— WHAT NEEDS TO BE DONE —
Reproduce each line exactly, including spacing and punctuation.

□ □ □

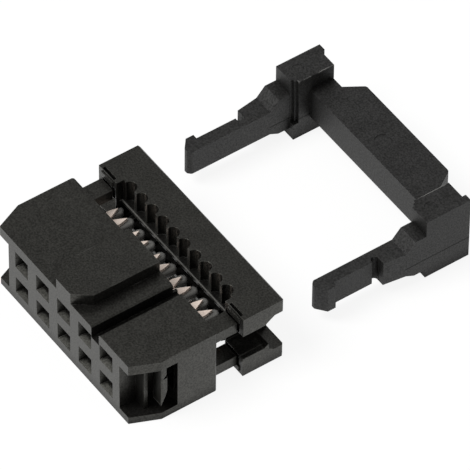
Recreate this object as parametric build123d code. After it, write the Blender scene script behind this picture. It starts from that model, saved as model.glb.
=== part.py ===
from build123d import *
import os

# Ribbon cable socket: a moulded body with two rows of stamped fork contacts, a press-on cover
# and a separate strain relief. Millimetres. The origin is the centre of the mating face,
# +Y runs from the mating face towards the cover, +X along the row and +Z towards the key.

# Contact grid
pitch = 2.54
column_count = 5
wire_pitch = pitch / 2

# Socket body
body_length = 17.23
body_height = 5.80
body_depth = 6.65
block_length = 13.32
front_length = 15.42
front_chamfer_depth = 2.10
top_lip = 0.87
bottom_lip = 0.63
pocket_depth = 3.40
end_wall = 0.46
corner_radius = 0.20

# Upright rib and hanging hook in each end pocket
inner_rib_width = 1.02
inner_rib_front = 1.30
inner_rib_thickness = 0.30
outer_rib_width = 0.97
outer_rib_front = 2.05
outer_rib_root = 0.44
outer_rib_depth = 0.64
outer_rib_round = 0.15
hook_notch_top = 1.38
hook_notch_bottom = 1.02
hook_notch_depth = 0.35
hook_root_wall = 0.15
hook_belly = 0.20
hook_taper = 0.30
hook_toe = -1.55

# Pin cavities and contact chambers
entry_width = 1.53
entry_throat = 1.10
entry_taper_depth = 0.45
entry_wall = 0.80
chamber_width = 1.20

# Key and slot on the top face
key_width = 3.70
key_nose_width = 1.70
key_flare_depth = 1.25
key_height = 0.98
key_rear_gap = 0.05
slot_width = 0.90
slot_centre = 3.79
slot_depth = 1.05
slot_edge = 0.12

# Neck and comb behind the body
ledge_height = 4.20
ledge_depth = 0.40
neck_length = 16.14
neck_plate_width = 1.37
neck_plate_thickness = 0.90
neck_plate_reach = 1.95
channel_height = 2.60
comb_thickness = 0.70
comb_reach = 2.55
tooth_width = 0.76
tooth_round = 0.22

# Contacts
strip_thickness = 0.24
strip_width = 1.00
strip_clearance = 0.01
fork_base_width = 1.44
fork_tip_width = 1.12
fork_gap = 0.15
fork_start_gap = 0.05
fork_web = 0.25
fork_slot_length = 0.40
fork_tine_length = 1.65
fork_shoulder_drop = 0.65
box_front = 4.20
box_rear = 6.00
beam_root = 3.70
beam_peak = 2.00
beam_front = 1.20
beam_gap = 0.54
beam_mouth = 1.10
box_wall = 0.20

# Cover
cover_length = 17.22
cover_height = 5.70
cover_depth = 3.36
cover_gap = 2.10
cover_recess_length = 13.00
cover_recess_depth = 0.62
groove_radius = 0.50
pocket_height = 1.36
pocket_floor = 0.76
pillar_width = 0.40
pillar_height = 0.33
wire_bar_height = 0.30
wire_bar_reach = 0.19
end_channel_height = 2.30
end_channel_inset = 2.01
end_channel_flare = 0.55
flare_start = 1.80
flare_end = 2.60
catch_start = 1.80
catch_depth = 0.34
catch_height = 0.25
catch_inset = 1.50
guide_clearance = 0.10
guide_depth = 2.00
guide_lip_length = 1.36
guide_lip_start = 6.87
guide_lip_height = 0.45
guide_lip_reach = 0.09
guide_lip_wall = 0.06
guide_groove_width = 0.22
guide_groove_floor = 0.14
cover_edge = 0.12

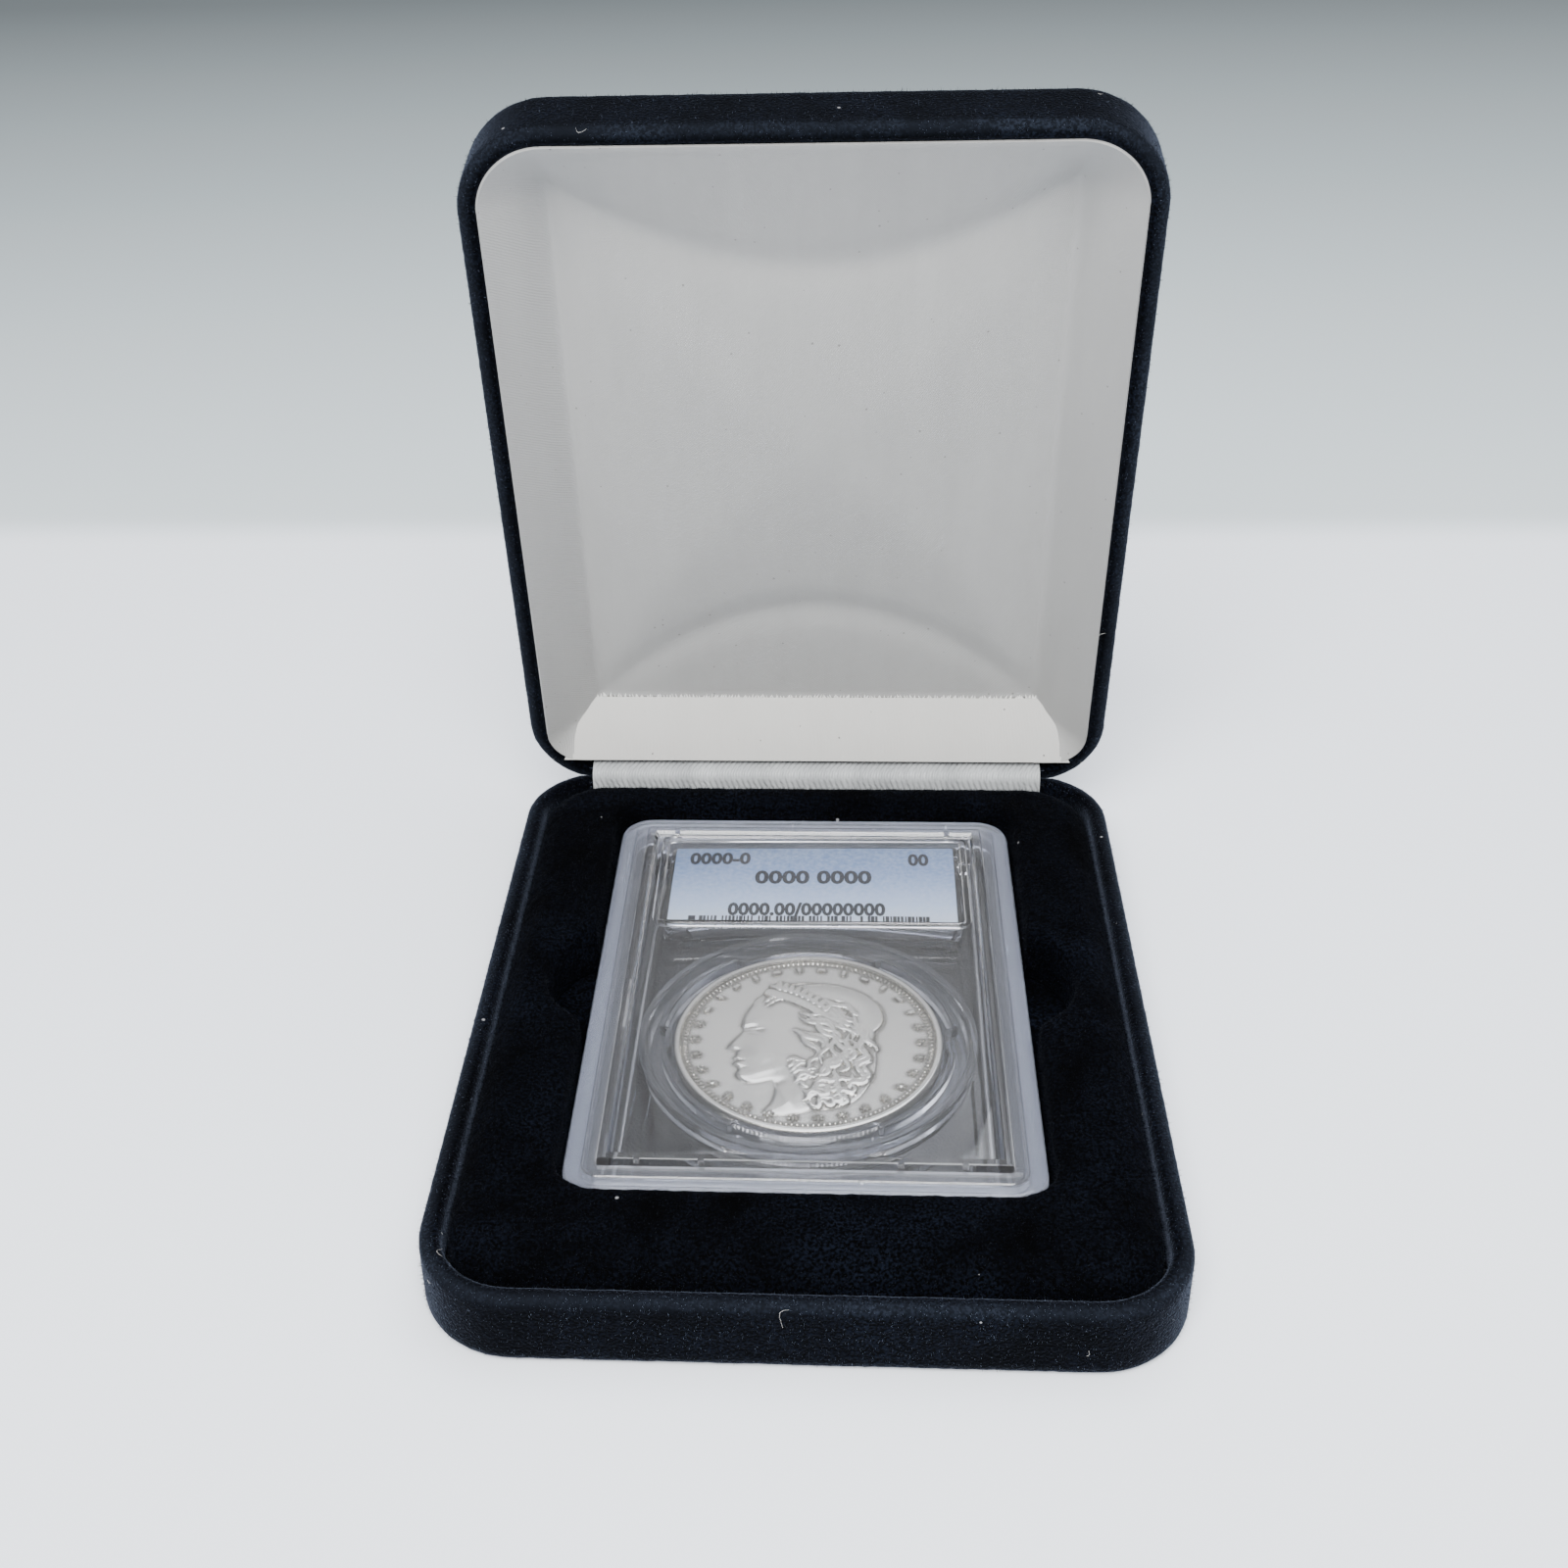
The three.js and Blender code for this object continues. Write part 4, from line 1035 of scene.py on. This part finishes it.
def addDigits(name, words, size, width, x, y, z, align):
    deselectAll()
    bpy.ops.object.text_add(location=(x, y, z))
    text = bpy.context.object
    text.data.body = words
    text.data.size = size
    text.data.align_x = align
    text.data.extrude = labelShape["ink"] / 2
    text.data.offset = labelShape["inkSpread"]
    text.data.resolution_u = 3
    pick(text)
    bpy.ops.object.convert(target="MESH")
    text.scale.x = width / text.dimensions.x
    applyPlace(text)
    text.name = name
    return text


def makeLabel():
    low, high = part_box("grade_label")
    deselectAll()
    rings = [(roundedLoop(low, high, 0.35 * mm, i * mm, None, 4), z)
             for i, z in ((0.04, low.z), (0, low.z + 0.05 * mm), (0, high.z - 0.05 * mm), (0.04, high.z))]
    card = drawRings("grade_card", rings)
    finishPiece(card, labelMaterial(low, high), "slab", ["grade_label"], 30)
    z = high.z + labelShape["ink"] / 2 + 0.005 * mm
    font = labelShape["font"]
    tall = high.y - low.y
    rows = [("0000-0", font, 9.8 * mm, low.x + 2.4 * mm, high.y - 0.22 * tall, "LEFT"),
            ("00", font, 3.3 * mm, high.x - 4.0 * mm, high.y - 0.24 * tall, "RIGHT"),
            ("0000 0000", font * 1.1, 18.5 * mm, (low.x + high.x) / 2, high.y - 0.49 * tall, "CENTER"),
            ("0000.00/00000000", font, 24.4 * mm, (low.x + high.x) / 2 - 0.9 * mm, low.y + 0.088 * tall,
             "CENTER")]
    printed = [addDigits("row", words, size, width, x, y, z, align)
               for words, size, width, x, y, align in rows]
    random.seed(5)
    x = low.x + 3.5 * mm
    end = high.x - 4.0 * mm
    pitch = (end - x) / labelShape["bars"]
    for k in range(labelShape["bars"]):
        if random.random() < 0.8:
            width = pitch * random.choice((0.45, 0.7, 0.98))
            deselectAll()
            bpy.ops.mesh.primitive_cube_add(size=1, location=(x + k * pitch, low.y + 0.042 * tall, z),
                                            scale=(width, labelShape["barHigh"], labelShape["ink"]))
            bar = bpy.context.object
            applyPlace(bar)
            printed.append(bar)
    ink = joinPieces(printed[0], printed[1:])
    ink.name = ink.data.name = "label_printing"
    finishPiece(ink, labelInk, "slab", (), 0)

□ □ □

— THE ANSWER —
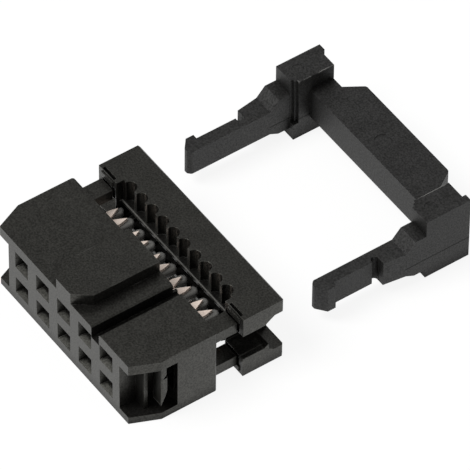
Recreate this object as parametric build123d code. After it, write the Blender scene script behind this picture. It starts from that model, saved as model.glb.
=== part.py ===
from build123d import *
import os

# Ribbon cable socket: a moulded body with two rows of stamped fork contacts, a press-on cover
# and a separate strain relief. Millimetres. The origin is the centre of the mating face,
# +Y runs from the mating face towards the cover, +X along the row and +Z towards the key.

# Contact grid
pitch = 2.54
column_count = 5
wire_pitch = pitch / 2

# Socket body
body_length = 17.23
body_height = 5.80
body_depth = 6.65
block_length = 13.32
front_length = 15.42
front_chamfer_depth = 2.10
top_lip = 0.87
bottom_lip = 0.63
pocket_depth = 3.40
end_wall = 0.46
corner_radius = 0.20

# Upright rib and hanging hook in each end pocket
inner_rib_width = 1.02
inner_rib_front = 1.30
inner_rib_thickness = 0.30
outer_rib_width = 0.97
outer_rib_front = 2.05
outer_rib_root = 0.44
outer_rib_depth = 0.64
outer_rib_round = 0.15
hook_notch_top = 1.38
hook_notch_bottom = 1.02
hook_notch_depth = 0.35
hook_root_wall = 0.15
hook_belly = 0.20
hook_taper = 0.30
hook_toe = -1.55

# Pin cavities and contact chambers
entry_width = 1.53
entry_throat = 1.10
entry_taper_depth = 0.45
entry_wall = 0.80
chamber_width = 1.20

# Key and slot on the top face
key_width = 3.70
key_nose_width = 1.70
key_flare_depth = 1.25
key_height = 0.98
key_rear_gap = 0.05
slot_width = 0.90
slot_centre = 3.79
slot_depth = 1.05
slot_edge = 0.12

# Neck and comb behind the body
ledge_height = 4.20
ledge_depth = 0.40
neck_length = 16.14
neck_plate_width = 1.37
neck_plate_thickness = 0.90
neck_plate_reach = 1.95
channel_height = 2.60
comb_thickness = 0.70
comb_reach = 2.55
tooth_width = 0.76
tooth_round = 0.22

# Contacts
strip_thickness = 0.24
strip_width = 1.00
strip_clearance = 0.01
fork_base_width = 1.44
fork_tip_width = 1.12
fork_gap = 0.15
fork_start_gap = 0.05
fork_web = 0.25
fork_slot_length = 0.40
fork_tine_length = 1.65
fork_shoulder_drop = 0.65
box_front = 4.20
box_rear = 6.00
beam_root = 3.70
beam_peak = 2.00
beam_front = 1.20
beam_gap = 0.54
beam_mouth = 1.10
box_wall = 0.20

# Cover
cover_length = 17.22
cover_height = 5.70
cover_depth = 3.36
cover_gap = 2.10
cover_recess_length = 13.00
cover_recess_depth = 0.62
groove_radius = 0.50
pocket_height = 1.36
pocket_floor = 0.76
pillar_width = 0.40
pillar_height = 0.33
wire_bar_height = 0.30
wire_bar_reach = 0.19
end_channel_height = 2.30
end_channel_inset = 2.01
end_channel_flare = 0.55
flare_start = 1.80
flare_end = 2.60
catch_start = 1.80
catch_depth = 0.34
catch_height = 0.25
catch_inset = 1.50
guide_clearance = 0.10
guide_depth = 2.00
guide_lip_length = 1.36
guide_lip_start = 6.87
guide_lip_height = 0.45
guide_lip_reach = 0.09
guide_lip_wall = 0.06
guide_groove_width = 0.22
guide_groove_floor = 0.14
cover_edge = 0.12

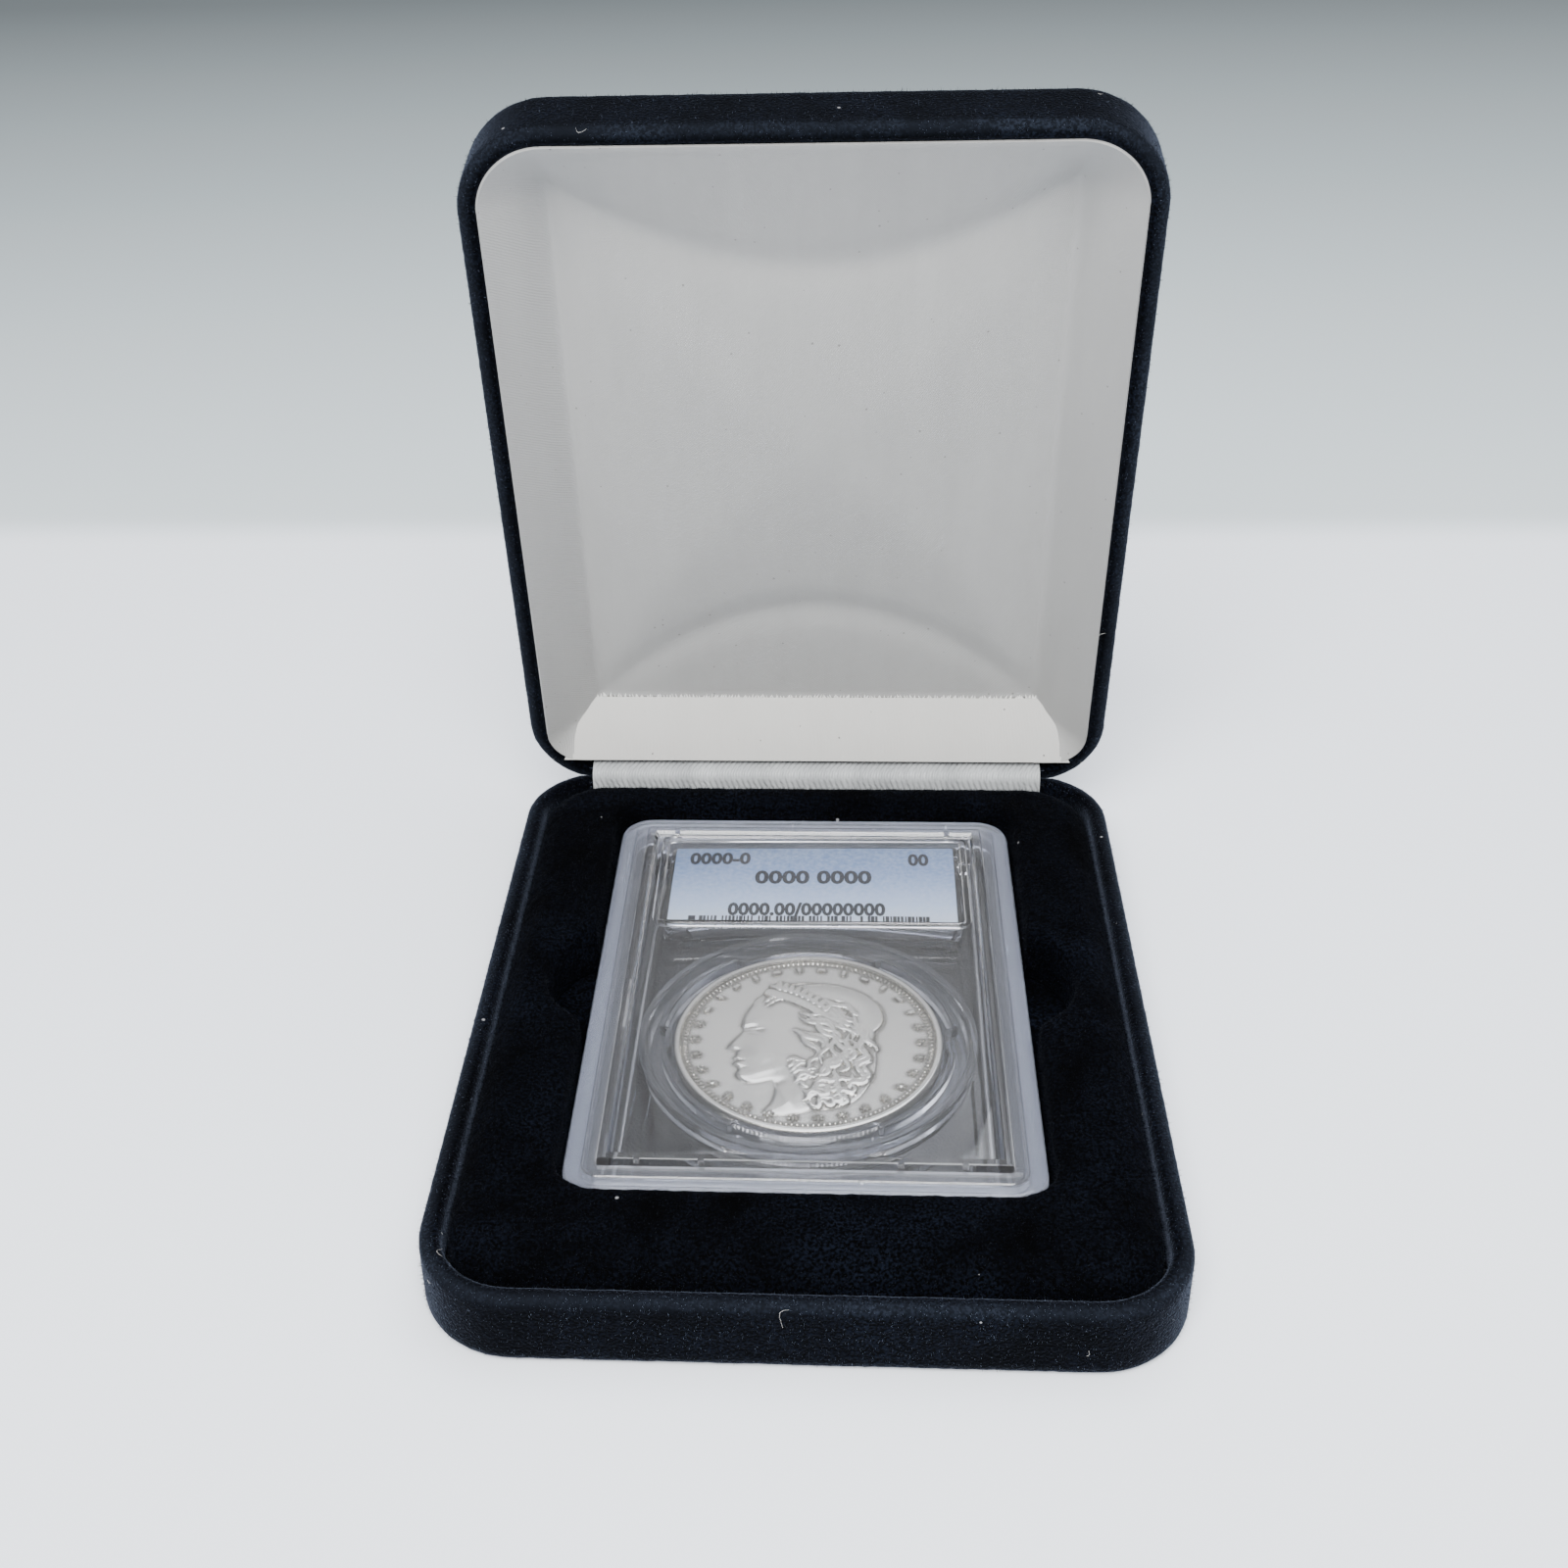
The three.js and Blender code for this object continues. Write part 4, from line 1035 of scene.py on. This part finishes it.
def addDigits(name, words, size, width, x, y, z, align):
    deselectAll()
    bpy.ops.object.text_add(location=(x, y, z))
    text = bpy.context.object
    text.data.body = words
    text.data.size = size
    text.data.align_x = align
    text.data.extrude = labelShape["ink"] / 2
    text.data.offset = labelShape["inkSpread"]
    text.data.resolution_u = 3
    pick(text)
    bpy.ops.object.convert(target="MESH")
    text.scale.x = width / text.dimensions.x
    applyPlace(text)
    text.name = name
    return text


def makeLabel():
    low, high = part_box("grade_label")
    deselectAll()
    rings = [(roundedLoop(low, high, 0.35 * mm, i * mm, None, 4), z)
             for i, z in ((0.04, low.z), (0, low.z + 0.05 * mm), (0, high.z - 0.05 * mm), (0.04, high.z))]
    card = drawRings("grade_card", rings)
    finishPiece(card, labelMaterial(low, high), "slab", ["grade_label"], 30)
    z = high.z + labelShape["ink"] / 2 + 0.005 * mm
    font = labelShape["font"]
    tall = high.y - low.y
    rows = [("0000-0", font, 9.8 * mm, low.x + 2.4 * mm, high.y - 0.22 * tall, "LEFT"),
            ("00", font, 3.3 * mm, high.x - 4.0 * mm, high.y - 0.24 * tall, "RIGHT"),
            ("0000 0000", font * 1.1, 18.5 * mm, (low.x + high.x) / 2, high.y - 0.49 * tall, "CENTER"),
            ("0000.00/00000000", font, 24.4 * mm, (low.x + high.x) / 2 - 0.9 * mm, low.y + 0.088 * tall,
             "CENTER")]
    printed = [addDigits("row", words, size, width, x, y, z, align)
               for words, size, width, x, y, align in rows]
    random.seed(5)
    x = low.x + 3.5 * mm
    end = high.x - 4.0 * mm
    pitch = (end - x) / labelShape["bars"]
    for k in range(labelShape["bars"]):
        if random.random() < 0.8:
            width = pitch * random.choice((0.45, 0.7, 0.98))
            deselectAll()
            bpy.ops.mesh.primitive_cube_add(size=1, location=(x + k * pitch, low.y + 0.042 * tall, z),
                                            scale=(width, labelShape["barHigh"], labelShape["ink"]))
            bar = bpy.context.object
            applyPlace(bar)
            printed.append(bar)
    ink = joinPieces(printed[0], printed[1:])
    ink.name = ink.data.name = "label_printing"
    finishPiece(ink, labelInk, "slab", (), 0)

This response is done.